Given problem
Go through the material and pull out every line with the string "nodes" in it.

CAD and scene scripts:
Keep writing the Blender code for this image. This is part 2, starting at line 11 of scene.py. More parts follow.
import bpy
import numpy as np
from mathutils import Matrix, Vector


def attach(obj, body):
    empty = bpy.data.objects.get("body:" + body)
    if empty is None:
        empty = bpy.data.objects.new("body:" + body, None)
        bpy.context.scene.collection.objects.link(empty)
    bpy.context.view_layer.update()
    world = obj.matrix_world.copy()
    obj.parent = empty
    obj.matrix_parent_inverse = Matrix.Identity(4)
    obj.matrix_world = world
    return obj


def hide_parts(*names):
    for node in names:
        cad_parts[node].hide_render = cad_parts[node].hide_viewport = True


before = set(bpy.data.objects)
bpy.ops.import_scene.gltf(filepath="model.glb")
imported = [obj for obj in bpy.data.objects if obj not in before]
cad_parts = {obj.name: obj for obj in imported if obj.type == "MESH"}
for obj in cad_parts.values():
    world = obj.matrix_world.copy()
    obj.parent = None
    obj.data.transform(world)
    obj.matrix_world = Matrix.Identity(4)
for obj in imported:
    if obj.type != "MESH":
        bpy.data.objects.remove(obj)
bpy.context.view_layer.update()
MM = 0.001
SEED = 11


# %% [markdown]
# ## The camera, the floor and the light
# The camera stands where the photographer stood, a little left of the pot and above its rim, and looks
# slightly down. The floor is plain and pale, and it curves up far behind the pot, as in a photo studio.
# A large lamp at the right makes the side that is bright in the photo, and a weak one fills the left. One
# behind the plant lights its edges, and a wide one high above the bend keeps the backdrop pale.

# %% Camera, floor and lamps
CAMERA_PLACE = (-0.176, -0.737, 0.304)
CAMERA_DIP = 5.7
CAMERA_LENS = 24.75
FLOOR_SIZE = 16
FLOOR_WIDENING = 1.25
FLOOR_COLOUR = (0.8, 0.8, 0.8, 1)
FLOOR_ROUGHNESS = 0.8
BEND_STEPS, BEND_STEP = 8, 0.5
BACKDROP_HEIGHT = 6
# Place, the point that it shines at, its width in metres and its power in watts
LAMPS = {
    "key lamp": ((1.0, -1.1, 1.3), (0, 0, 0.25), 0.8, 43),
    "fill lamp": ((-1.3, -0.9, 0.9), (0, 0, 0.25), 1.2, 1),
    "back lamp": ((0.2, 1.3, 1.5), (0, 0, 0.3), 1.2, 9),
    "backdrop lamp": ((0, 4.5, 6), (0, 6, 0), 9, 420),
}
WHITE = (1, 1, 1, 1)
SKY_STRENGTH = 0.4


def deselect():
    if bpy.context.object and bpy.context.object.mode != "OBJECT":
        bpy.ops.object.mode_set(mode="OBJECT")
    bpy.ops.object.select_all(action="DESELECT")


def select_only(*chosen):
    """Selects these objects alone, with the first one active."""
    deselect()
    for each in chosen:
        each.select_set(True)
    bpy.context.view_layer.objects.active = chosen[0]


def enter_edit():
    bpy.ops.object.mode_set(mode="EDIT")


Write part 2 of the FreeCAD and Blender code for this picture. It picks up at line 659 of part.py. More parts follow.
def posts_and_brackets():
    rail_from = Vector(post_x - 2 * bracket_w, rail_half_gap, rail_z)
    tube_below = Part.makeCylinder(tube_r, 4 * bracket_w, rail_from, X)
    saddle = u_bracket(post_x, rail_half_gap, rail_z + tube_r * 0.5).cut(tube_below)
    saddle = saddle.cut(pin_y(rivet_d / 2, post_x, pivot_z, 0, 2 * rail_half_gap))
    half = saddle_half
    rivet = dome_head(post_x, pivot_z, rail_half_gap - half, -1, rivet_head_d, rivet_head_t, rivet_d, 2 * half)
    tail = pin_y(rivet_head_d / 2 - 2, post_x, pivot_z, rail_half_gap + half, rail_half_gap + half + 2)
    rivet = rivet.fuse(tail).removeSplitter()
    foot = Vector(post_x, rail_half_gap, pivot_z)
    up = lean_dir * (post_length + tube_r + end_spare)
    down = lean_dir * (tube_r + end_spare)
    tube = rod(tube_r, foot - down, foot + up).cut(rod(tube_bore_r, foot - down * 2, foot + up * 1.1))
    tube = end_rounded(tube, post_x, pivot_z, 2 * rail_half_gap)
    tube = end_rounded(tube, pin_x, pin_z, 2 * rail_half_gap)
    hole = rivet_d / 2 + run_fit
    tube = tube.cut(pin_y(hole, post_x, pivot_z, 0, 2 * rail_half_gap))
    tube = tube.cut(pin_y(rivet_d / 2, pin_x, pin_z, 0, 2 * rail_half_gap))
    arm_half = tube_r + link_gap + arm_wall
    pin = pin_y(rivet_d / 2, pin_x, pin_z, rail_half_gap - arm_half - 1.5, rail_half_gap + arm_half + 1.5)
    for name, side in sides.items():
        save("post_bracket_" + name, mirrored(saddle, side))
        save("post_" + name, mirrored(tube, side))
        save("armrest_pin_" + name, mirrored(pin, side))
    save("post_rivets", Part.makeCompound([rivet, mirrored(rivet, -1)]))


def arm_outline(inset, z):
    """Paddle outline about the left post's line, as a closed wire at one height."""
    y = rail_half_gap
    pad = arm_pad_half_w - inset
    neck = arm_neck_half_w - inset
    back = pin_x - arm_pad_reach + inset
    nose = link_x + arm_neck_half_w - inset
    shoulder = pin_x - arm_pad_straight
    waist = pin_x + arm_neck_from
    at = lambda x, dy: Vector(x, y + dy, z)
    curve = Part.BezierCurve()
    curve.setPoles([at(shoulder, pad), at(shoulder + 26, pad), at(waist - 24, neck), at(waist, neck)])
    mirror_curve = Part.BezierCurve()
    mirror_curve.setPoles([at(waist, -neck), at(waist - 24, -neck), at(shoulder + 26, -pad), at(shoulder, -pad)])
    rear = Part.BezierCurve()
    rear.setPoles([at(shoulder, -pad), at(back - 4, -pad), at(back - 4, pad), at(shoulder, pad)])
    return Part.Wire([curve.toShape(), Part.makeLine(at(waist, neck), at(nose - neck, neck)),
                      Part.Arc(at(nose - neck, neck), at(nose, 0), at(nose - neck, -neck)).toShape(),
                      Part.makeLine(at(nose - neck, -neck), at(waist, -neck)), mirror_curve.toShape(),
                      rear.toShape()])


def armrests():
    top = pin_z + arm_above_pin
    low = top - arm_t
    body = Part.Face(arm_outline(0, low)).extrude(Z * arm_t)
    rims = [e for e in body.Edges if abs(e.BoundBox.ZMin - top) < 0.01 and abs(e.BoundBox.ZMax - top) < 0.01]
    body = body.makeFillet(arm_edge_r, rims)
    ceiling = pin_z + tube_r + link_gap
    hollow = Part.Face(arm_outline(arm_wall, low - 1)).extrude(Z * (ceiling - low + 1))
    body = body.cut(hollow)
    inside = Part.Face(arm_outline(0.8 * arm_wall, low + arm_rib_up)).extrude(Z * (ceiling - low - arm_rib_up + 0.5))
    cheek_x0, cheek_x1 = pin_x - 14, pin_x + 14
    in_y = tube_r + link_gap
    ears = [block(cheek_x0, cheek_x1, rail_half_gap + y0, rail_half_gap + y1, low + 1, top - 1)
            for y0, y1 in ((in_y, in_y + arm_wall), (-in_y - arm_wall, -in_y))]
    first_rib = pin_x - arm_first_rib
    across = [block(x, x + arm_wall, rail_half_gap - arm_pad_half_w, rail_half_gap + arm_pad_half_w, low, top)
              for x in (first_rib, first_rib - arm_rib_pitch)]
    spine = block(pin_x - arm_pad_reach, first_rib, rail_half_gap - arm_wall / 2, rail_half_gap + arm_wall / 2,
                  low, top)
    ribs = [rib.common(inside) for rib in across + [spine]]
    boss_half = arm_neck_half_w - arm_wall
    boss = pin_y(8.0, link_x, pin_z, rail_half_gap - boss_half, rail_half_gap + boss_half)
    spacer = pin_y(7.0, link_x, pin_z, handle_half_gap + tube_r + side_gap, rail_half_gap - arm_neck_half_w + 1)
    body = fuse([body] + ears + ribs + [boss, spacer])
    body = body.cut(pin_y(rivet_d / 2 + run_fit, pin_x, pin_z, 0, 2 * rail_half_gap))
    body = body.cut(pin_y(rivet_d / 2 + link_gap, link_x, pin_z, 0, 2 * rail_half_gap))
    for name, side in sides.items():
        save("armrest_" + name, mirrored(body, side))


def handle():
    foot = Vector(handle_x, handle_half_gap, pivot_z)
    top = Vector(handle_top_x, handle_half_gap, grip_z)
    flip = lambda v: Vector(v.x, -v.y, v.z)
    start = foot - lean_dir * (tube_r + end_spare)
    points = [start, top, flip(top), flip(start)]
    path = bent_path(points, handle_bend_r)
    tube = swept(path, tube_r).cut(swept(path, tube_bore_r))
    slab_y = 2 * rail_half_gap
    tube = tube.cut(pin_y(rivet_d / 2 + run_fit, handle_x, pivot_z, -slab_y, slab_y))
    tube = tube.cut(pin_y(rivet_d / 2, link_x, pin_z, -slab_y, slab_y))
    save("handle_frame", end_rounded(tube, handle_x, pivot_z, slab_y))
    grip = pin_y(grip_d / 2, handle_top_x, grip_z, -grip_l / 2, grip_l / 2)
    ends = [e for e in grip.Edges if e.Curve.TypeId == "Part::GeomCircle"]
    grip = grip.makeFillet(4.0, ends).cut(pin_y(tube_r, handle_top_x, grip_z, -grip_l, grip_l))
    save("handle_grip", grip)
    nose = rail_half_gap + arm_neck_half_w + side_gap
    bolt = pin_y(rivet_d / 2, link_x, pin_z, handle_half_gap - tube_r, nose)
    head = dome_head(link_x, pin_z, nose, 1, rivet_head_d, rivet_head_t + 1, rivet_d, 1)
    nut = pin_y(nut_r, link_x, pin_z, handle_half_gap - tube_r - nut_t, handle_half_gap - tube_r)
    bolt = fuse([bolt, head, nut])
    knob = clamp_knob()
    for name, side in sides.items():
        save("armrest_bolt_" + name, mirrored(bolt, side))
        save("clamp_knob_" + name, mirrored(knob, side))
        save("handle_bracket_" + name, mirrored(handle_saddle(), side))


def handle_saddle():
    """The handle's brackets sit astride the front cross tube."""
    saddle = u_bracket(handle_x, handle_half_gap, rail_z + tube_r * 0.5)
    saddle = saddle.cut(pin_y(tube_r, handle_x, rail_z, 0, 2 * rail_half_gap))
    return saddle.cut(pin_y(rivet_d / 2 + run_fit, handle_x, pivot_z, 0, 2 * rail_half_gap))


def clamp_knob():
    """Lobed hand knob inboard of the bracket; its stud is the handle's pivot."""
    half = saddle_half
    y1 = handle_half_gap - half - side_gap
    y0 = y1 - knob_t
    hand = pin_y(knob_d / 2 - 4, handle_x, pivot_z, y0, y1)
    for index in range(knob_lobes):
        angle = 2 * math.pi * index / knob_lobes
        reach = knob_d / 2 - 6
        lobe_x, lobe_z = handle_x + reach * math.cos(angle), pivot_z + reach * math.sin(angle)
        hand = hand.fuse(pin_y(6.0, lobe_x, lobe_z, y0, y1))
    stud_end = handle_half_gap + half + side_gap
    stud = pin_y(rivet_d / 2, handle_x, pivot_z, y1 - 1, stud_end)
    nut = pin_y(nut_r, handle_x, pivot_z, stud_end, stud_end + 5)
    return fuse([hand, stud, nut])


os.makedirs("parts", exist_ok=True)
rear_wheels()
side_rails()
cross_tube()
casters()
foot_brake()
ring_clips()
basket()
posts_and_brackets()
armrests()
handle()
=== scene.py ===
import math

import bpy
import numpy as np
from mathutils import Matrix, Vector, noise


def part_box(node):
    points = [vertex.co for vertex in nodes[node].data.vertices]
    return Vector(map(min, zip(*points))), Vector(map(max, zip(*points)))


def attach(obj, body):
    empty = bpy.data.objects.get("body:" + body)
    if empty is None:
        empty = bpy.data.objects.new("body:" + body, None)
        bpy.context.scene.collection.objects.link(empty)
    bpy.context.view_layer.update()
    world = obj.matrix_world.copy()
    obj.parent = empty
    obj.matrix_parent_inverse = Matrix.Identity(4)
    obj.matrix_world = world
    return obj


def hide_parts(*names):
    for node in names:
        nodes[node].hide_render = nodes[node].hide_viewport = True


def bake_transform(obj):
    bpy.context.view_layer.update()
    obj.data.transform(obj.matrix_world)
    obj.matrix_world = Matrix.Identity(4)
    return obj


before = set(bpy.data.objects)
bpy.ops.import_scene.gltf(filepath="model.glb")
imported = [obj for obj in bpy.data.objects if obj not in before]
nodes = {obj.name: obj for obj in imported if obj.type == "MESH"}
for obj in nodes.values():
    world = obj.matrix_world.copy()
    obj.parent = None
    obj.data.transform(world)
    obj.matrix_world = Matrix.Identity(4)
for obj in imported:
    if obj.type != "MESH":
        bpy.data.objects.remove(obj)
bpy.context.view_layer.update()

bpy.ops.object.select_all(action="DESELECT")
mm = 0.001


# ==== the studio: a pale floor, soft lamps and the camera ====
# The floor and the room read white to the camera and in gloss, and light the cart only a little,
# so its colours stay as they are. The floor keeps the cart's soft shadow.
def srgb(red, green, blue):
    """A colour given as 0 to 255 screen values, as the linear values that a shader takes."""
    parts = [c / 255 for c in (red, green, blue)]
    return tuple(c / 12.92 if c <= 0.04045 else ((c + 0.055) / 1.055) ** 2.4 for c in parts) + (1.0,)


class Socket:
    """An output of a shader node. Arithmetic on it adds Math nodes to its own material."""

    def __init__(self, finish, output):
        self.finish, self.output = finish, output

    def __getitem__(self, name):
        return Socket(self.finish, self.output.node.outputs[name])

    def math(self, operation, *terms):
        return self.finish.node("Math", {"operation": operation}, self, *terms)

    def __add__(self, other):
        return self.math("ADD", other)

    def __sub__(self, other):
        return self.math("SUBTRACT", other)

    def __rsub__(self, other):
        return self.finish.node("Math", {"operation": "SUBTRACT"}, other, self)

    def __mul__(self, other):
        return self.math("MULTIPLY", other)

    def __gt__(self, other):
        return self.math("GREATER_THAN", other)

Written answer
    points = [vertex.co for vertex in nodes[node].data.vertices]
        nodes[node].hide_render = nodes[node].hide_viewport = True
nodes = {obj.name: obj for obj in imported if obj.type == "MESH"}
for obj in nodes.values():
    """An output of a shader node. Arithmetic on it adds Math nodes to its own material."""